Premessa ed epilogo di un tale approccio organico, è stato l’incontro del giorno prima con Rita Di Leo. Da mesi “Infiniti mondi” ha lavorato su un tratto del dibattito storico della sinistra ancora trascurato, se non esorcizzato: quello dell’operaismo italiano dei primi anni Sessanta, dominato dalle figure, da una parte, di Mario Tronti, celebrato nume tutelare di una criticità che si raccorda poi alla tradizione comunista attraverso l’elaborazione del concetto di “autonomia del politico”, che tanta parte ha avuto nel declino della rappresentatività dei partiti operai; dall’altra, il luciferino filone dell’autonomia operaia di Toni Negri, che prima di tutti intuisce la disgregazione valoriale, più ancora che materiale, della centralità della fabbrica nel conflitto sociale. Il ragionamento condotto con Di Leo ha arricchito questa ricerca, centrando uno dei punti critici su cui si sono sventagliate le posizioni: quale capitalismo sta dominando il pianeta? E quale modo di fare partito è plausibile in questa fase?

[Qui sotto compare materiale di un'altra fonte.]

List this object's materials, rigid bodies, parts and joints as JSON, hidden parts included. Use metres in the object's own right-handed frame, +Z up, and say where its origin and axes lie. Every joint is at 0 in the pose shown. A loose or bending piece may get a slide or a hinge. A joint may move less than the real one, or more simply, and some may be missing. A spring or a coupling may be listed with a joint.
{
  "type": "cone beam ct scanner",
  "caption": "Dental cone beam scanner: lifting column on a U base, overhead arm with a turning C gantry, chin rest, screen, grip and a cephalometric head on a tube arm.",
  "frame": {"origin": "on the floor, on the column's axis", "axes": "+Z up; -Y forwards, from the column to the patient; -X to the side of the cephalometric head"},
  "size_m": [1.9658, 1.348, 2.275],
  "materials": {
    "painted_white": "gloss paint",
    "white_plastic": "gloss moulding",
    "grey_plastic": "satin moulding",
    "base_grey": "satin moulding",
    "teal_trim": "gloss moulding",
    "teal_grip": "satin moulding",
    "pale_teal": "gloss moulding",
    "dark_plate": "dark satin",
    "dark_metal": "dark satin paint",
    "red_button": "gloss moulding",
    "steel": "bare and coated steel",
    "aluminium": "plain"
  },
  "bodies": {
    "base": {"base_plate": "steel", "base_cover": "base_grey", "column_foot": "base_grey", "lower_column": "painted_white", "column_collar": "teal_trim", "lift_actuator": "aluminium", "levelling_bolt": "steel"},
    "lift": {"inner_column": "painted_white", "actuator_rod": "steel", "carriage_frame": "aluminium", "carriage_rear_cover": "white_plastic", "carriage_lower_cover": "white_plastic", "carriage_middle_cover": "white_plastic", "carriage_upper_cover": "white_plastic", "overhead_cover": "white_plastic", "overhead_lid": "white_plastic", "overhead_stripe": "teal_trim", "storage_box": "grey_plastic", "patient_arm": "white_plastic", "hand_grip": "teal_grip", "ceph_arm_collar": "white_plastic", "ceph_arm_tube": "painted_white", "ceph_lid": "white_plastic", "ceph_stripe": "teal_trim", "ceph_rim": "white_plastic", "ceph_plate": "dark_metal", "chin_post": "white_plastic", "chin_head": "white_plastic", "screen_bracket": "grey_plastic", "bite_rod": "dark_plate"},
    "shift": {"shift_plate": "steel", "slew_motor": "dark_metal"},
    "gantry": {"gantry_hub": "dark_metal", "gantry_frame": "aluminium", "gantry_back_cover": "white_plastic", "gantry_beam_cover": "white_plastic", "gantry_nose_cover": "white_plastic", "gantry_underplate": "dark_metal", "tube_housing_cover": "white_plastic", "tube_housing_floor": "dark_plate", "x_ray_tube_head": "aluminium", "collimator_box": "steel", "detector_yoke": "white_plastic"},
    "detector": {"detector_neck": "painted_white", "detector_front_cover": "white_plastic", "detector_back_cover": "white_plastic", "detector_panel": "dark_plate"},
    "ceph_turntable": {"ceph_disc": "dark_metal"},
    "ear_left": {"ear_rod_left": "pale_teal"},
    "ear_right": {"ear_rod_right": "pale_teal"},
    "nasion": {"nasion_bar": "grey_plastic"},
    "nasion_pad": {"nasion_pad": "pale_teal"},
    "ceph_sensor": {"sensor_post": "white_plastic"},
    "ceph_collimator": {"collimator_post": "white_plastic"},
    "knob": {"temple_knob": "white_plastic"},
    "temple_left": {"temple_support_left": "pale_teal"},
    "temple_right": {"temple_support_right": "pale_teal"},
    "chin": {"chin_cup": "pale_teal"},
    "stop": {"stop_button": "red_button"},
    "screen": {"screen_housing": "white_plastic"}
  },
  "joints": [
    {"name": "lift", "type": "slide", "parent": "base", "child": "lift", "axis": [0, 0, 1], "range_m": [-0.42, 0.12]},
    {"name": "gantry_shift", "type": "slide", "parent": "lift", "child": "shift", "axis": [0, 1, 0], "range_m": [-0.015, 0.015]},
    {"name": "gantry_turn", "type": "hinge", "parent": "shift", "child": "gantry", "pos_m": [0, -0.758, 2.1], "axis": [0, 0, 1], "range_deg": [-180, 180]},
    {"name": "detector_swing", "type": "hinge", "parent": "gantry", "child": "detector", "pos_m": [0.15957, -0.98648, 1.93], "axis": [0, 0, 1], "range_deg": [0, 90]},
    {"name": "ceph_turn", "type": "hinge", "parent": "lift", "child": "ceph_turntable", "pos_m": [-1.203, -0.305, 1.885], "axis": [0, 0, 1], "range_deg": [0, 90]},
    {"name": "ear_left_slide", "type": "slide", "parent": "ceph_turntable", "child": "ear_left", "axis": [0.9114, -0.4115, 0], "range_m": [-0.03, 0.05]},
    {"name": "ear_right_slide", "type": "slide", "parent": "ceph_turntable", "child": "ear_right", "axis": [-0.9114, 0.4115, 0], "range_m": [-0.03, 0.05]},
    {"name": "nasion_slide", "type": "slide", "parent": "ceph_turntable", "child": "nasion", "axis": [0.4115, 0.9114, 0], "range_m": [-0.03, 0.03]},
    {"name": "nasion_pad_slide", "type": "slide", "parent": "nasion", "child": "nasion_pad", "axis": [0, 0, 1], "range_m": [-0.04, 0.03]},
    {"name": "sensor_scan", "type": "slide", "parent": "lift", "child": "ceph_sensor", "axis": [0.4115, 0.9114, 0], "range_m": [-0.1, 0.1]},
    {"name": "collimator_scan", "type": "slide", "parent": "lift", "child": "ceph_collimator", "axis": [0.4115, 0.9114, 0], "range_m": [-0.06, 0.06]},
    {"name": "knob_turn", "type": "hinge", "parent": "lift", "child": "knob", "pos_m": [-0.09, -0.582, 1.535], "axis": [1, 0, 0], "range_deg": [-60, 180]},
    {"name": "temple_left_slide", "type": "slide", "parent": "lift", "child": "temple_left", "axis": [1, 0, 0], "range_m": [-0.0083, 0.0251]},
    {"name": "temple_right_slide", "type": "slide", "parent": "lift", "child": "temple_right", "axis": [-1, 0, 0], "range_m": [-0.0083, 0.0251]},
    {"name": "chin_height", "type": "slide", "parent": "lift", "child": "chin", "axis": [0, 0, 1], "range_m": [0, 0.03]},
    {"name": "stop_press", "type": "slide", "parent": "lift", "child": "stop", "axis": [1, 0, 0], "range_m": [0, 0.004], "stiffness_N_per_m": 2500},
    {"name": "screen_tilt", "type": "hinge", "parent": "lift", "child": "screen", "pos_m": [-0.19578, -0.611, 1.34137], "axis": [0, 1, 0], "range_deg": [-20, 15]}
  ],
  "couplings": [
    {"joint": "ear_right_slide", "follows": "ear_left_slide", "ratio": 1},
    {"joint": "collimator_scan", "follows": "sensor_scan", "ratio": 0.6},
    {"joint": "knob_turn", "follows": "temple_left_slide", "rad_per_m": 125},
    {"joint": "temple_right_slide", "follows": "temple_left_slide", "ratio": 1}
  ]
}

Con grande lucidità, Di Leo ha ribadito uno dei cardini della posizione che Mario Tronti esemplificava con l’aforisma secondo cui oggi “la politica è più mistica che matematica”. Intendendo che proprio l’analisi dell’attuale marca di capitalismo fa capire come si sia dinanzi a una preponderante e inaudita esibizione di potenze, in cui la divinizzazione del denaro ha scelto la tecnologia come strumento e forma di un dominio che non ammette attriti. In questa morsa, fra potenza finanziaria e potenza di calcolo, ha spiegato Di Leo, il popolo-plebe è solo puro oggetto di una nuova disciplina globale imposta dall’algoritmo, che consente esecuzioni di istruzioni, ma non certo contrasto e contesa sul cuore del sistema, come invece il secolo scorso aveva visto nel conflitto al centro del fordismo fra capitale e lavoro. Una visione che non lascia sbocchi a una storia intesa come flusso di contrasti sociali, e non come applicazioni di poteri di apparati. Altri interventi – a segnalare come la platea costruita da “Infiniti mondi” abbia eccitato ricerche ed elaborazioni composite – hanno contestato la concezione di una svolta della politica, appunto mistica, che sarebbe addomesticata da una divinità che non ammette eresie.

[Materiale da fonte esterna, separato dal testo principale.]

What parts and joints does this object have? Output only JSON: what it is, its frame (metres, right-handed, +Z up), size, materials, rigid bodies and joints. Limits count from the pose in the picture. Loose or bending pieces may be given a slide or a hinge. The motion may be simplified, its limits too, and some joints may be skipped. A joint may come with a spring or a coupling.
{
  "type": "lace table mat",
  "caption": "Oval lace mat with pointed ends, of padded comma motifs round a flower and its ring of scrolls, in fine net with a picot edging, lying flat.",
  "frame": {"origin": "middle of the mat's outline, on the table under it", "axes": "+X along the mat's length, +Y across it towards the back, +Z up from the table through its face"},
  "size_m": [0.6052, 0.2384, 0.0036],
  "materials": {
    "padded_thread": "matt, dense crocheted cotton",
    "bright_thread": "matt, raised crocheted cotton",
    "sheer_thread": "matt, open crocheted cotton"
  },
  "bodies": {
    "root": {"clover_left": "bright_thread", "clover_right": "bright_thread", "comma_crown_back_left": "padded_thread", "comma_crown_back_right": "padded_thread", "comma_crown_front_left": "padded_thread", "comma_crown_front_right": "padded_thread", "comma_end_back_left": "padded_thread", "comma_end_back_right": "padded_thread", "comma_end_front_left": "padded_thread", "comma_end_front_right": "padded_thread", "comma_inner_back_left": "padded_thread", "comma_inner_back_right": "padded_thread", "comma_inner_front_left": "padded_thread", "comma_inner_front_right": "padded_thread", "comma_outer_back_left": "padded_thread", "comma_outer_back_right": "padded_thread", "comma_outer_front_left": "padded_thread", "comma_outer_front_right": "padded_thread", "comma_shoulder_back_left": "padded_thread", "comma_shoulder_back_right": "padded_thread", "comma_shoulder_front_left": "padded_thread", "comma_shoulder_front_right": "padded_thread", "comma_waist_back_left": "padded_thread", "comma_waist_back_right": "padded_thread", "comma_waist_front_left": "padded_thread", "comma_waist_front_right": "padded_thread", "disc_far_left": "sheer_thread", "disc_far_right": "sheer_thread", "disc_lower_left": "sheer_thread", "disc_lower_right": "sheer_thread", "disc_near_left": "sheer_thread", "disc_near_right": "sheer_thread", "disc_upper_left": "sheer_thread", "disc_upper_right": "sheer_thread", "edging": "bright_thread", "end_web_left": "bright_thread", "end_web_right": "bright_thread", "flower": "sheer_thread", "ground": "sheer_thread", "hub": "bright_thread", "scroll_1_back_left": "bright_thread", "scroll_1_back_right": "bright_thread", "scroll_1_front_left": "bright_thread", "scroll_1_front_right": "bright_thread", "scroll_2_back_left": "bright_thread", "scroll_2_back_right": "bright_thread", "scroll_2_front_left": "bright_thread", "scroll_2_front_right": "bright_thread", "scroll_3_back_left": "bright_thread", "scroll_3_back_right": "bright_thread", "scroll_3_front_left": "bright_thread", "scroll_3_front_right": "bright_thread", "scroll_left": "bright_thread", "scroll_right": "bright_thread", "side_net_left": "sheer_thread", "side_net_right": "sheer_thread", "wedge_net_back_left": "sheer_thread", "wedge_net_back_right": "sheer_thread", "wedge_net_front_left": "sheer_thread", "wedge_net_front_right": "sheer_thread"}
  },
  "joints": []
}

L’automazione delle decisioni, come si riduce in ultima analisi a essere il processo di digitalizzazione, è la proiezione di quello scambio numerico individuato fin dai primi anni Sessanta dalla comunità (di cui la giovanissima Di Leo fu protagonista) di “Quaderni rossi”, che, soprattutto con la ricerca di Romano Alquati sul lavoro operaio all’Olivetti, focalizzò la prima istantanea su quella strategia di smaterializzazione del lavoro manuale che il capitalismo ideò per aggirare il conflitto produttivo. Vennero da lì le sconfitte delle lotte, e non certo le congiure epocali, che scombussolarono le relazioni sociali. Arrivando così fino a oggi, un tempo in cui la fragilità di un sistema che, per quanto animato da giganteschi poteri, come ha spiegato l’ultimo Negri, si trova comunque costretto a basarsi su forme di complicità sociale (dai big data ai modelli di open source e al decentramento delle tecniche) che offrono spazi e occasioni di negoziazione.

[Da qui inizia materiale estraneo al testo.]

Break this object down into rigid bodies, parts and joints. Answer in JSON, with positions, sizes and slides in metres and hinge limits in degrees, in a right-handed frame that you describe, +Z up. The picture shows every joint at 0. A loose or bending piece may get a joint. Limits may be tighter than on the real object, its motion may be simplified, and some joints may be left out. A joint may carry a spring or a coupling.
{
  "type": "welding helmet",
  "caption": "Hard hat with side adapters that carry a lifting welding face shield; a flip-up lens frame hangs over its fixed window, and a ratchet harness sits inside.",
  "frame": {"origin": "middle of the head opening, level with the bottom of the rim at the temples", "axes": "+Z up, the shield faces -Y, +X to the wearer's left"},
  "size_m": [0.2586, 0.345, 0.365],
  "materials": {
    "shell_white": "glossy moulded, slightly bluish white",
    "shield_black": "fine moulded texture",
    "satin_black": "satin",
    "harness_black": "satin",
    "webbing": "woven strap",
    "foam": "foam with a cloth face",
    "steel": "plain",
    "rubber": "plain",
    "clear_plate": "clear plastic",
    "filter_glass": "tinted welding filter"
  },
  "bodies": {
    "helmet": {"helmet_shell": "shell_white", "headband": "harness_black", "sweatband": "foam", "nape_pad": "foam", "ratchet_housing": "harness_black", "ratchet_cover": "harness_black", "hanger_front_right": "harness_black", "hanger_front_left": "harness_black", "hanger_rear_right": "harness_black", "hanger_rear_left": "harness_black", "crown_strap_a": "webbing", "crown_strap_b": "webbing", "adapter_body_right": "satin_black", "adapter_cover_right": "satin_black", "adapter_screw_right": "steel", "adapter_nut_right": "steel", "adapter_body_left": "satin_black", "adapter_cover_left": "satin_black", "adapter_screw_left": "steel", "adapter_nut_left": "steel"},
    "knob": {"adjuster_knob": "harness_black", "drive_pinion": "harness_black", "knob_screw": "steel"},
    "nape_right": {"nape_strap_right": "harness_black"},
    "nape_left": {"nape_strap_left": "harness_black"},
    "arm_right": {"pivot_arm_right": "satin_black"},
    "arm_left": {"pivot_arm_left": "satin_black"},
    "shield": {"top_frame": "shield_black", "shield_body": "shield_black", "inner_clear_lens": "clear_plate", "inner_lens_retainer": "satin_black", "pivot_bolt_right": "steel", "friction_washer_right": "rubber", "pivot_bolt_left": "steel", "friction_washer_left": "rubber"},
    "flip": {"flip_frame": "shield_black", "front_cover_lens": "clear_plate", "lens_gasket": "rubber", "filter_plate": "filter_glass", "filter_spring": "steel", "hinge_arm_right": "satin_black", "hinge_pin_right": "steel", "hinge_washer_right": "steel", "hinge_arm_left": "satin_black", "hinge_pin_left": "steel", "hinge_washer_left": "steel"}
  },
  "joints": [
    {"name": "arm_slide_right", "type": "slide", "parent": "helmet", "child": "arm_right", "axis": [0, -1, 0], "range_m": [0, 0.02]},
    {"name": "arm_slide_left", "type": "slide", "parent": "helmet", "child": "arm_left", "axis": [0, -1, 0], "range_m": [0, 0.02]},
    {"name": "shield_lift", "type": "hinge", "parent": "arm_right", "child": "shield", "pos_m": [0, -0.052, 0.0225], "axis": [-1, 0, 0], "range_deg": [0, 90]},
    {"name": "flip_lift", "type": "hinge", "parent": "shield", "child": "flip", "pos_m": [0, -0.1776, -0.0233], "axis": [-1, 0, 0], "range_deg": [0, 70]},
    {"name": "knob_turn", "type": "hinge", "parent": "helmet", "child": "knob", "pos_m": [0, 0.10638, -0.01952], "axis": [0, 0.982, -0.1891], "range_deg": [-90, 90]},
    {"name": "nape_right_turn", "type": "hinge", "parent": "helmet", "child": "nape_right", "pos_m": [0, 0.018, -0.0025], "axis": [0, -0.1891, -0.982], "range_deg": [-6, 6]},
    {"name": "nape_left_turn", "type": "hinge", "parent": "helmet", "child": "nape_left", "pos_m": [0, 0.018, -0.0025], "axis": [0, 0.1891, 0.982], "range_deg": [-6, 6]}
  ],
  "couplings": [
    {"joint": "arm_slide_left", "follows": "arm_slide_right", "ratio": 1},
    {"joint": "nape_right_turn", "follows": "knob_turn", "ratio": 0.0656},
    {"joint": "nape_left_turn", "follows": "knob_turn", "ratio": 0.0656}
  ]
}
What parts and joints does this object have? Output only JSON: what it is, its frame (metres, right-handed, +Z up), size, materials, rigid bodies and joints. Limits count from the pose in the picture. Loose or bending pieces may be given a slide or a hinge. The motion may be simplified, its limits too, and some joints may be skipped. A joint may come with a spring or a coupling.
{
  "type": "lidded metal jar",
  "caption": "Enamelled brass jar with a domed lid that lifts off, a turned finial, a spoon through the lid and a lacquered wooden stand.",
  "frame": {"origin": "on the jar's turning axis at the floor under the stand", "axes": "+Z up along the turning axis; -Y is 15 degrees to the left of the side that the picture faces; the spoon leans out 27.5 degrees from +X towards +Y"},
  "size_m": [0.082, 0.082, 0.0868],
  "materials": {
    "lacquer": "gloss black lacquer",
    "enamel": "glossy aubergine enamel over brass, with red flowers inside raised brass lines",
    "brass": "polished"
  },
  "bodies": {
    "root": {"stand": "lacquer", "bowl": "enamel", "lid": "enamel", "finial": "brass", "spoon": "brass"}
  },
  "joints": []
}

Sono dualismi, questi, che di per sé indicano come la storia, intesa ancora come lotta di classe, si evolva ma non si spenga. Come recitava un vecchio murale a Milano, tanti anni fa, “le nostre sconfitte non sono il frutto delle prevaricazioni degli avversari, ma di troppe discussioni mai fatte”. A Napoli “Infiniti mondi” ha avviato una di queste. Ora l’impegno è di proseguirla estendendola.